En todo el segundo libro de los Diálogos, Gregorio nos muestra cómo la vida de san Benito estaba sumergida en una atmósfera de oración, fundamento de su existencia. Sin oración no hay experiencia de Dios. Pero la espiritualidad de Benito no era una interioridad alejada de la realidad. En la inquietud y en el caos de su época, vivía bajo la mirada de Dios y precisamente de este modo no perdió de vista nunca los deberes de la vida cotidiana ni al hombre con sus necesidades concretas.

Al contemplar a Dios comprendió la realidad del hombre y su misión. En la Regla califica la vida monástica de «escuela del servicio del Señor» (Prólogo 45) y pide a sus monjes que «nada se anteponga a la Obra de Dios» (43,3), es decir, al Oficio Divino o Liturgia de las Horas. Subraya sin embargo que la oración es, en primer lugar, un acto de escucha (Prólogo 9-11), que después debe traducirse en la acción concreta. «El Señor espera que respondamos diariamente con obras a sus santos consejos», afirma (Prólogo 35). De este modo, la vida del monje se convierte en una armonía fecunda entre acción y contemplación «para que en todo sea Dios glorificado» (57, 9). En contraste con una autorrealización fácil y egocéntrica, hoy exaltada con frecuencia, el primer e irrenunciable compromiso del discípulo de san Benito es la sincera búsqueda de Dios (58, 7) sobre el camino trazado por Cristo, humilde y obediente (5,13), el amor al que no debe anteponer nada (4, 21; 72, 11), y precisamente de este modo, en el servicio al otro, se convierte en hombre de servicio y de paz. En el ejercicio de la obediencia vivida con una fe animada por el amor (5,2), el monje conquista la humildad (5,1), a la que dedica todo un capítulo de la Regla (7). De este modo, el hombre se conforma cada vez más con Cristo y alcanza la auténtica autorrealización como criatura a imagen y semejanza de Dios.

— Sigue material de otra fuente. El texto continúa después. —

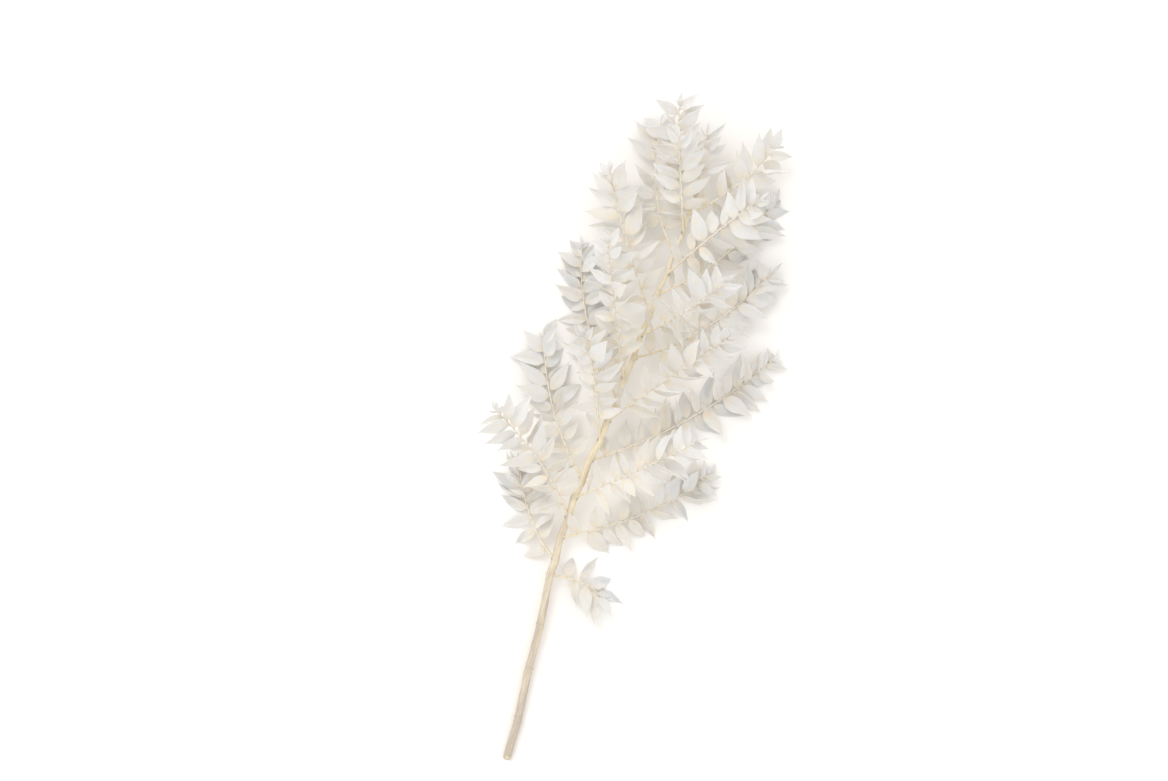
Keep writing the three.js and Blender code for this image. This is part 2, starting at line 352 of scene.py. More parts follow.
class Skin:
    """Points and faces that are gathered into one piece, with values for each point."""

    def __init__(self):
        self.points, self.faces, self.values, self.count = [], [], [], 0

    def add(self, points, faces, **values):
        points = np.asarray(points, float).reshape(-1, 3)
        self.points.append(points)
        self.faces += [tuple(int(i) + self.count for i in face) for face in faces]
        self.values.append({k: np.broadcast_to(v, len(points)) for k, v in values.items()})
        self.count += len(points)

    def dress(self, node, kind, slot, material):
        """Makes the mesh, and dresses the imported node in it."""
        mesh = bpy.data.meshes.new(f"{node}_{kind}")
        points = (np.vstack(self.points) - MIDDLE) * MM
        mesh.from_pydata(points.tolist(), [], self.faces)
        for key in self.values[0]:
            layer = mesh.attributes.new(key, "FLOAT", "POINT")
            layer.data.foreach_set("value", np.concatenate([v[key] for v in self.values]))
        mesh.shade_smooth()
        mesh.set_sharp_from_angle(angle=math.radians(SHARP_ANGLE))
        mesh.materials.append(material)
        obj = new_object(mesh.name, mesh)
        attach(obj, "root")
        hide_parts(node)


def grid_faces(rows, columns, turned_over):
    """The faces of a grid of points."""
    index = np.arange(rows * columns).reshape(rows, columns)
    corners = [index[:-1, :-1], index[1:, :-1], index[1:, 1:], index[:-1, 1:]]
    faces = np.stack(corners, -1).reshape(-1, 4)
    return faces[:, [0, 3, 2, 1]] if turned_over else faces


def sheet(top, bottom):
    """Points and faces of the closed sheet between two grids of points."""
    rows, columns = top.shape[:2]
    size = rows * columns
    index = np.arange(size).reshape(rows, columns)
    edge = [*index[:, 0], *index[-1, 1:], *index[-2::-1, -1], *index[0, -2:0:-1]]
    rim = [(a, b, b + size, a + size) for a, b in zip(edge, edge[1:] + edge[:1])]
    faces = [*grid_faces(rows, columns, True), *(grid_faces(rows, columns, False) + size), *rim]
    return np.vstack([top.reshape(-1, 3), bottom.reshape(-1, 3)]), faces


def tube(rings):
    """Points and faces of the closed skin through rings of points."""
    count, sides = rings.shape[:2]
    faces = [tuple(range(sides)), tuple(range((count - 1) * sides, count * sides))[::-1]]
    for r in range(count - 1):
        for i in range(sides):
            j = (i + 1) % sides
            a, b = r * sides, (r + 1) * sides
            faces.append((a + i, b + i, b + j, a + j))
    return rings.reshape(-1, 3), faces


def rings_along(point, stations, radii, offsets=None):
    """Rings round a line: radii holds a row for each station and a column for each side."""
    angles = np.arange(radii.shape[1]) / radii.shape[1] * 2 * math.pi
    rings = []
    for n, t in enumerate(stations):
        along = tangent(point, t)
        side = unit(np.cross(along, UP))
        up = np.cross(side, along)
        centre = point(t) + (0 if offsets is None else offsets[n])
        round_it = np.outer(np.cos(angles), up) + np.outer(np.sin(angles), -side)
        rings.append(centre + round_it * radii[n][:, None])
    return np.array(rings)


def hump(distance, width):
    """A smooth hump: 1 at no distance, about a third at its width, and soon nothing."""
    return np.exp(-((distance / width) ** 2))


# ------------------------------------------------------------------------------------- materials

MIX_INPUTS = (0, 6, 7)  # the Mix node's sockets for the share and the two colours
MIX_OUTPUT = 2
VEINS = 5  # on each side of a leaf's midrib
VEIN_FINENESS = 14.0
LEAF_SHIFT = 90  # parts the patterns of leaves with unlike tints


class Nodes:
    """A material's node tree, with short ways to add to it."""

    def __init__(self, name):
        self.material = bpy.data.materials.new(name)
        self.material.use_nodes = True
        self.tree = self.material.node_tree

    def add(self, kind, inputs=(), **settings):
        node = self.tree.nodes.new(kind)
        for key, value in settings.items():
            setattr(node, key, value)
        for key, value in dict(inputs).items():
            self.put(node, key, value)
        return node

    def put(self, node, key, value):
        if isinstance(value, bpy.types.NodeSocket):
            self.tree.links.new(value, node.inputs[key])
        else:
            node.inputs[key].default_value = value

    def shade(self, inputs):
        """Sets the shader's inputs, and gives the material."""
        for key, value in inputs.items():
            self.put(self.tree.nodes["Principled BSDF"], key, value)
        return self.material

    def math(self, operation, *values):
        inputs = dict(enumerate(values))
        return self.add("ShaderNodeMath", inputs, operation=operation).outputs[0]

    def times(self, value, factor):
        return self.math("MULTIPLY", value, factor)

    def total(self, first, *others):
        for value in others:
            first = self.math("ADD", first, value)
        return first

    def attribute(self, name):
        return self.add("ShaderNodeAttribute", attribute_name=name).outputs["Fac"]

    def step(self, value, low, high, to_low=0.0, to_high=1.0):
        """A smooth step from to_low, at low, to to_high, at high."""
        inputs = {"Value": value, "From Min": low, "From Max": high}
        inputs |= {"To Min": to_low, "To Max": to_high}
        node = self.add("ShaderNodeMapRange", inputs, interpolation_type="SMOOTHSTEP")
        return node.outputs["Result"]

    def mix(self, share, first, second):
        inputs = zip(MIX_INPUTS, (share, first, second))
        return self.add("ShaderNodeMix", inputs, data_type="RGBA").outputs[MIX_OUTPUT]

    def place(self):
        """Object coordinates, in metres."""
        return self.add("ShaderNodeTexCoord").outputs["Object"]

    def noise(self, vector, scale, detail):
        """Noise over a vector that is first scaled along each axis."""
        scaled = self.add("ShaderNodeMapping", {"Vector": vector, "Scale": scale}).outputs[0]
        inputs = {"Vector": scaled, "Scale": 1.0, "Detail": detail}
        return self.add("ShaderNodeTexNoise", inputs).outputs["Fac"]

    def bump(self, height, distance, strength):
        inputs = {"Height": height, "Distance": distance, "Strength": strength}
        return self.add("ShaderNodeBump", inputs).outputs["Normal"]


def colour(red, green, blue):
    return (red, green, blue, 1.0)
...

A la obediencia del discípulo le tiene que corresponder la sabiduría del abad, que en el monasterio «hace las veces de Cristo» (2, 2; 63, 13). Su figura, descrita sobre todo en el segundo capítulo de la Regla con un perfil de belleza espiritual y de compromiso exigente, puede considerarse como un autorretrato de Benito, pues --como escribe Gregorio Magno-- «el santo no podía de ninguna manera enseñar algo diferente de lo que vivía » (Diálogos II, 36). El abad tiene que ser al mismo tiempo un padre tierno y también un maestro severo (2, 24), un verdadero educador. Inflexible contra los vicios, sin embargo está llamado sobre todo a imitar la ternura del Buen Pastor (27,8), a «servir más que a mandar» (64, 8), a «enseñar todo lo bueno y lo santo más con obras que con palabras» (2,12). Para ser capaz de decidir con responsabilidad, el abad también tiene que escuchar «el consejo de los hermanos» (3,2), porque «muchas veces el Señor revela al más joven lo que es mejor» (3,3). ¡Esta actitud hace sorprendentemente moderna una Regla escrita hace casi quince siglos! Un hombre de responsabilidad pública, al igual que en los ámbitos privados, debe ser siempre un hombre que sabe escuchar y que sabe aprender de lo que escucha.

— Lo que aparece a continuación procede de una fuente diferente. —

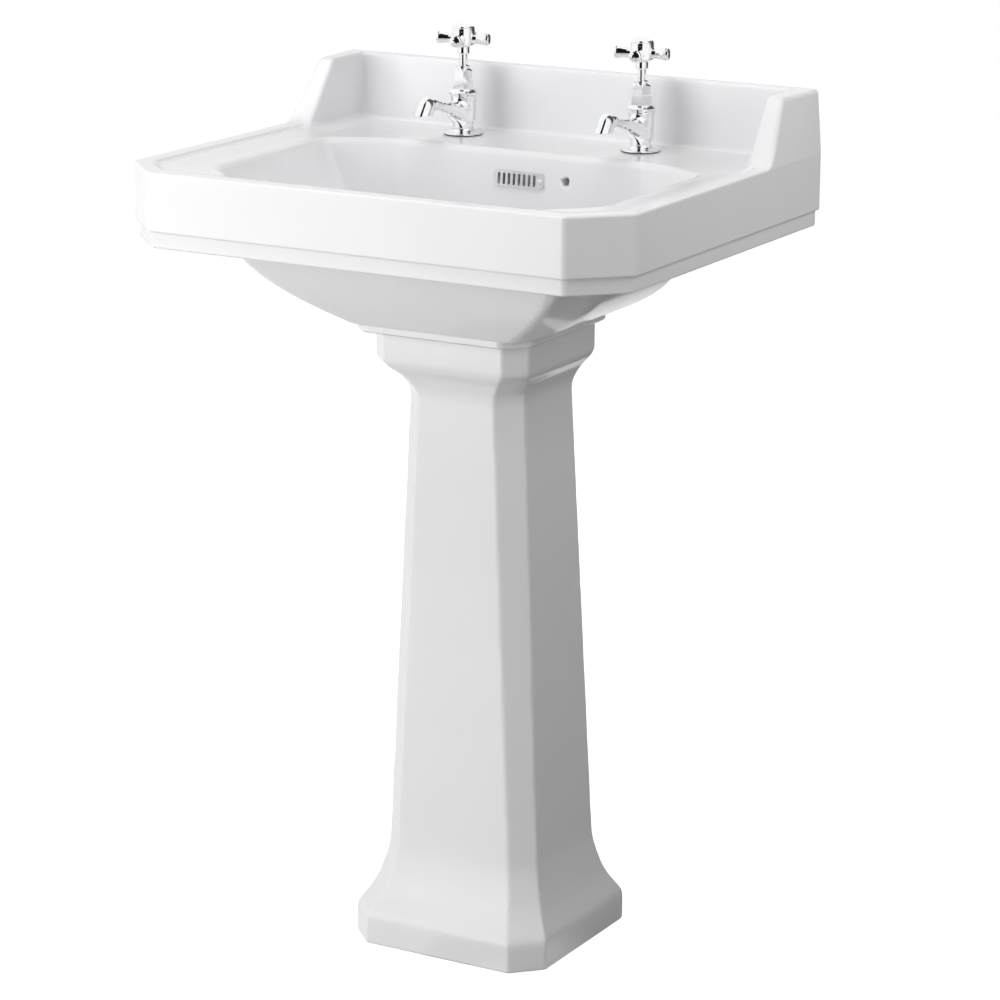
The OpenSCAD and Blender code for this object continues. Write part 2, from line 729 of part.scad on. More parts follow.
// One piece of a tap, by name
module tap_piece(piece) {
    if (piece == "tap_body") color("silver") tap_body();
    if (piece == "base_seal") color("dimgray") base_seal();
    if (piece == "back_washer") color("whitesmoke") back_washer();
    if (piece == "backnut") color("goldenrod") backnut();
    if (piece == "bonnet_washer") color("firebrick") bonnet_washer();
    if (piece == "bonnet") color("silver") bonnet();
    if (piece == "gland_packing") color("ivory") gland_packing();
    if (piece == "gland_nut") color("silver") gland_nut();
    if (piece == "jumper") color("goldenrod") jumper();
    if (piece == "valve_washer") color("dimgray") valve_washer();
    if (piece == "washer_nut") color("goldenrod") washer_nut();
    if (piece == "spindle") color("silver") spindle();
    if (piece == "handle") color("silver") handle();
    if (piece == "handle_screw") color("goldenrod") handle_screw();
    if (piece == "cap") color("silver") cap();
}

module on_ledge(x) {
    translate([x, tap_y, ledge_z]) children();
}

basin();
pedestal();
overflow_grille();
overflow_screw();
waste_body();
waste_top_seal();
waste_bottom_seal();
waste_backnut();
waste_plug();
waste_plug_seal();
waste_cartridge();
trap_inlet_seal();
trap_inlet_nut();
trap_body();
trap_cup_seal();
trap_cup();
trap_outlet_seal();
trap_outlet_nut();
for (piece = [
    "tap_body", "base_seal", "back_washer", "backnut", "bonnet_washer", "bonnet", "gland_packing",
    "gland_nut", "jumper", "valve_washer", "washer_nut", "spindle", "handle", "handle_screw", "cap"
]) {
    on_ledge(hot_x) tap_piece(piece);
    on_ledge(cold_x) tap_piece(piece);
}
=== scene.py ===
import json
import math

import bpy
import numpy as np
from mathutils import Matrix, Vector


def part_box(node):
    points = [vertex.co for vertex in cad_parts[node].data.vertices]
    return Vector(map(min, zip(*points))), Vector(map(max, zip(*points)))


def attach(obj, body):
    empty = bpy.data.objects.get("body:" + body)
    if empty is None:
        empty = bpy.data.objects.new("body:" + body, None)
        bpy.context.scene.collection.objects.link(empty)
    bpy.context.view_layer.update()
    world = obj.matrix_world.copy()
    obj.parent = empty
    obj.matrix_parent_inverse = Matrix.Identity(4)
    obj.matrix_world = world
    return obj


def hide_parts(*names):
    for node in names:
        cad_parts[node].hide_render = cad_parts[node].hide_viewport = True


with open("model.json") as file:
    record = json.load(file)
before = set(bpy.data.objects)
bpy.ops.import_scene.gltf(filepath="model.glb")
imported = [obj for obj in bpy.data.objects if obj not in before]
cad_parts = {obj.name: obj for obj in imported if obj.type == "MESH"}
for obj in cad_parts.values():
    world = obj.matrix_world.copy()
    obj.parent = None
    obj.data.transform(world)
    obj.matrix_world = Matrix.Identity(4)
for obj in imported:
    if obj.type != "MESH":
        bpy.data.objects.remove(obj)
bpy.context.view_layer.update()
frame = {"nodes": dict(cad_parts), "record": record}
MM = 0.001


# ---- Sizes, in millimetres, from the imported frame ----


def mm_box(node):
    lo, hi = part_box(node)
    return [c / MM for c in lo], [c / MM for c in hi]


BASIN_LO, BASIN_HI = mm_box("basin")
HALF_W = BASIN_HI[0]
FRONT_Y, WALL_Y = BASIN_LO[1], BASIN_HI[1]
TOP_Z = BASIN_HI[2]
PAD_Z = mm_box("pedestal")[1][2]
RIM_Z = TOP_Z - 63.5
LEDGE_Z = RIM_Z - 6.5
UNDER_LEDGE_Z = LEDGE_Z - 15.5
STEP_Z = RIM_Z - 59
PLINTH_Z = STEP_Z - 16.5
BELLY_Z = PAD_Z + 6
BOWL_FLOOR_Z = PAD_Z + 28
BOWL_TOP_Z = LEDGE_Z + 1
WASTE_Y = WALL_Y - 193
TAP_Y = WALL_Y - 57
TAP_X = 104
TAP_HOLE_R = 14
WASTE_HOLE_R, WASTE_RECESS_R = 23, 33.5
# The chain hole, the middle of the overflow and the wall bolts, down from the ledge or up from the plinth
CHAIN_X, CHAIN_DROP, CHAIN_HOLE_R = 53, 27.5, 4.4
OVERFLOW_DROP = 29
OVERFLOW_SCREW_X, OVERFLOW_SCREW_R = 25, 1.8
BOLT_X, BOLT_RISE, BOLT_HOLE_R = 140, 24, 7
# The floor screws, in from the wall, and the ceramic's thickness in the pedestal
SCREW_X, SCREW_IN, SCREW_HOLE_R = 82, 108, 4.5
PEDESTAL_WALL = 13
# A tap: its threaded tail, its spout's reach, and the height of the spout's mouth over the ledge
TAIL_L, SPOUT_REACH, MOUTH_Z = 54, 81, 29.8


# ---- Signed distances: negative inside, millimetres ----


def rmax(a, b, r):
    """Intersection whose edge is rounded to radius r."""
    u, v = np.maximum(a + r, 0), np.maximum(b + r, 0)
    return np.minimum(np.maximum(a, b), -r) + np.sqrt(u * u + v * v)


def rmin(a, b, r):
    """Union whose corner is filled to radius r."""
    return -rmax(-a, -b, r)


def smooth(z, z0, z1):
    """0 at z0 and 1 at z1, with a soft start and end."""
    t = np.clip((z - z0) / (z1 - z0), 0, 1)
    return t * t * (3 - 2 * t)


def octagon(x, y, w, front, back, cf, cb, r):
    """A plan: half width w, front and back, front chamfer cf and back chamfer cb, each [across, along]."""
    ax = np.abs(x)
    d = ax - w
    for (across, along), edge, way in ((cf, front, -1), (cb, back, 1)):
        n = np.sqrt(np.square(across) + np.square(along))
        cut = ((ax - (w - across)) * along + way * (y - edge) * across) / n
        d = rmax(d, cut, r)
        d = rmax(d, way * (y - edge), r)
    return d


def cylinder(x, y, z, r, z0, z1, e=0.5):
    """A cylinder along z, with edges rounded to e."""
    return rmax(rmax(np.hypot(x, y) - r, z0 - z, e), z - z1, e)


def block(x, y, z, lo, hi, e=1.0):
    """A box from corner lo to corner hi, with edges rounded to e."""
    d = rmax(lo[0] - x, x - hi[0], e)
    for a, l, h in ((y, lo[1], hi[1]), (z, lo[2], hi[2])):
        d = rmax(rmax(d, l - a, e), a - h, e)
    return d


def swell(t, p):
    """0 to 1 as t goes from 0 to 1, fast at first; the higher p, the fuller the curve."""
    return 1 - np.power(np.clip(1 - t, 0, 2), p)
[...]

Benedicto califica a la Regla como «mínima», delineada para la «iniciación» (73, 8); en realidad, sin embargo, ofrece indicaciones útiles no sólo para los monjes, sino también para todos los que buscan una guía en su camino hacia Dios. Por su moderación, su humanidad y su sobrio discernimiento entre lo esencial y lo secundario en la vida espiritual, ha podido mantener su fuerza iluminadora hasta hoy. Pablo VI, al proclamar el 24 de octubre de 1964 a san Benito patrono de Europa pretendía reconocer la obra maravillosa desempeñada por el santo a través de la Regla para la formación de la civilización y de la cultura europea. Hoy Europa, que acaba de salir de un siglo profundamente herido por dos guerras mundiales y por el derrumbe de las grandes ideologías que se han revelado como trágicas utopías, se encuentra en búsqueda de la propia identidad. Para crear una unidad nueva y duradera, ciertamente son importantes los instrumentos políticos, económicos y jurídicos, pero es necesario también suscitar una renovación ética y espiritual que se inspire en las raíces cristianas del continente, de lo contrario no se puede reconstruir Europa. Sin esta savia vital, el hombre queda expuesto al peligro de sucumbir a la antigua tentación de querer redimirse por sí mismo, utopía que de diferentes maneras, en la Europa del siglo XX, ha causado, como ha revelado el Papa Juan Pablo II «un regreso sin precedentes en la atormentada historia de la humanidad» (Insegnamenti, XIII/1, 1990, p. 58). Al buscar el verdadero progreso, escuchemos también hoy la Regla de san Benito como una luz para nuestro camino. El gran monje sigue siendo un verdadero maestro del que podemos aprender el arte de vivir el verdadero humanismo.